Queen Elizabeth ist mit 294 Metern Länge, 33 Metern Breite, acht Metern Tiefgang und einem Gewicht von gut 90.000 Bruttoregistertonnen im Vergleich zu Containerriesen schmächtig.

2.068 Passagiere können auf die Dienste von 1.005 Besatzungsmitgliedern zählen.

Mehrere Gentleman Hosts stehen als Tanz- und Unterhaltungspartner für alleinreisende ältere Damen zur Verfügung - rein seriös, versteht sich.

Das nostalgische Retro-Design an Bord soll den Charme und Glanz der legendären Transatlantik-Liner der 1930er Jahre wieder aufleben lassen.

Die günstigste Preis der aktuellen Weltreise liegt bei 14.990 US-Dollar, die teuerste All-Inclusive-Suite kostet 130.000 US-Dollar.

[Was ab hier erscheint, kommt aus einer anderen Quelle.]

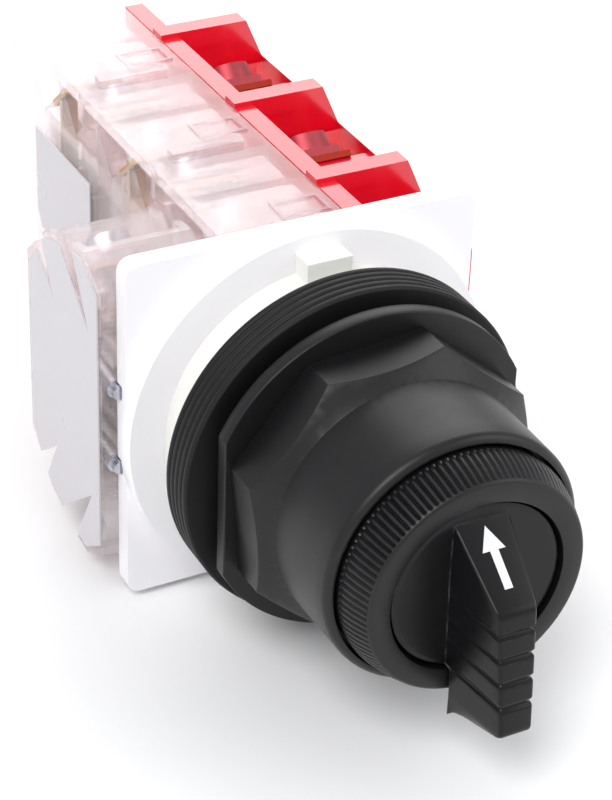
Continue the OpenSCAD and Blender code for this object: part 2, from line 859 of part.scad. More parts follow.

Und die Passagiere lassen auch Geld an Land. Den eintägigen Aufenthalt der Queen in Hamburg, die am gestrigen Abend zu einer 111-tägigen Weltreise aufbrach und diese am 29. April wieder in Hamburg beenden soll, nutzten etwa 1.600 im englischen Southampton eingestiegene britische Fahrgäste zu einer Städtetour durch Hamburg, nach Lübeck oder Berlin. Weitere 174 Passagiere aus Deutschland gingen in Altona an Bord. Nach Zahlen aus dem Jahr 2010 gaben Kreuzfahrtgäste in Hamburg rund 18 Millionen Euro aus, 2011 dürfte dieser Betrag sich nahezu verdoppelt haben.

Wegen der weiterhin überproportional wachsenden Bedeutung dieses Wirtschaftszweigs kündigte Horch eine "Kreuzfahrt-Initiative" von Senat, Behörden, Reedereien und Tourismusverbänden an. Neben Ausbildung und Marketing solle "die Nachhaltigkeit und Umweltverträglichkeit im Vordergrund stehen", so Horch. Deshalb sei ein Konzept für den Aufbau einer Landstromversorgung von Kreuzfahrtschiffen in Arbeit. Ende April werde es fertiggestellt sein können "und dann 2013 und 2014 umgesetzt".

Ziel ist, die Abgase der Schiffe zu verringern. Selbst im Stand-by-Betrieb am Liegeplatz haben große Cruiseliner mit ihren Küchen, Restaurants, Schwimmbädern und tausenden Kabinen den Stromverbrauch einer Kleinstadt. Wenn der mit dem Schiffsdiesel erzeugt wird, führt das zu hohen Emissionen an Kohlendioxid, Stickoxiden und Schwefel.

"Wir waren an vorbereitenden Gesprächen mit den Behörden beteiligt", bestätigt Alexander Porschke, Vorsitzender des Naturschutzbundes (Nabu) in Hamburg auf Anfrage der taz. Technische und finanzielle Fragen einer Landstromanbindung seien weitgehend geklärt worden, berichtet er. Ende Oktober habe die Arbeitsgruppe eine abschließende Empfehlung für Landstrom ausgesprochen: "Das wäre ein großer Fortschritt", so Porschke: "Wir werden da weiter Druck machen, damit das auch umgesetzt wird."

Nach Aussage von Horch ist es jedoch "nicht mal eben mit einer Steckdose getan". Aber die Umweltfreundlichkeit der Kreuzfahrtschiffe werde in diesem Jahr "das vordringliche Thema" sein.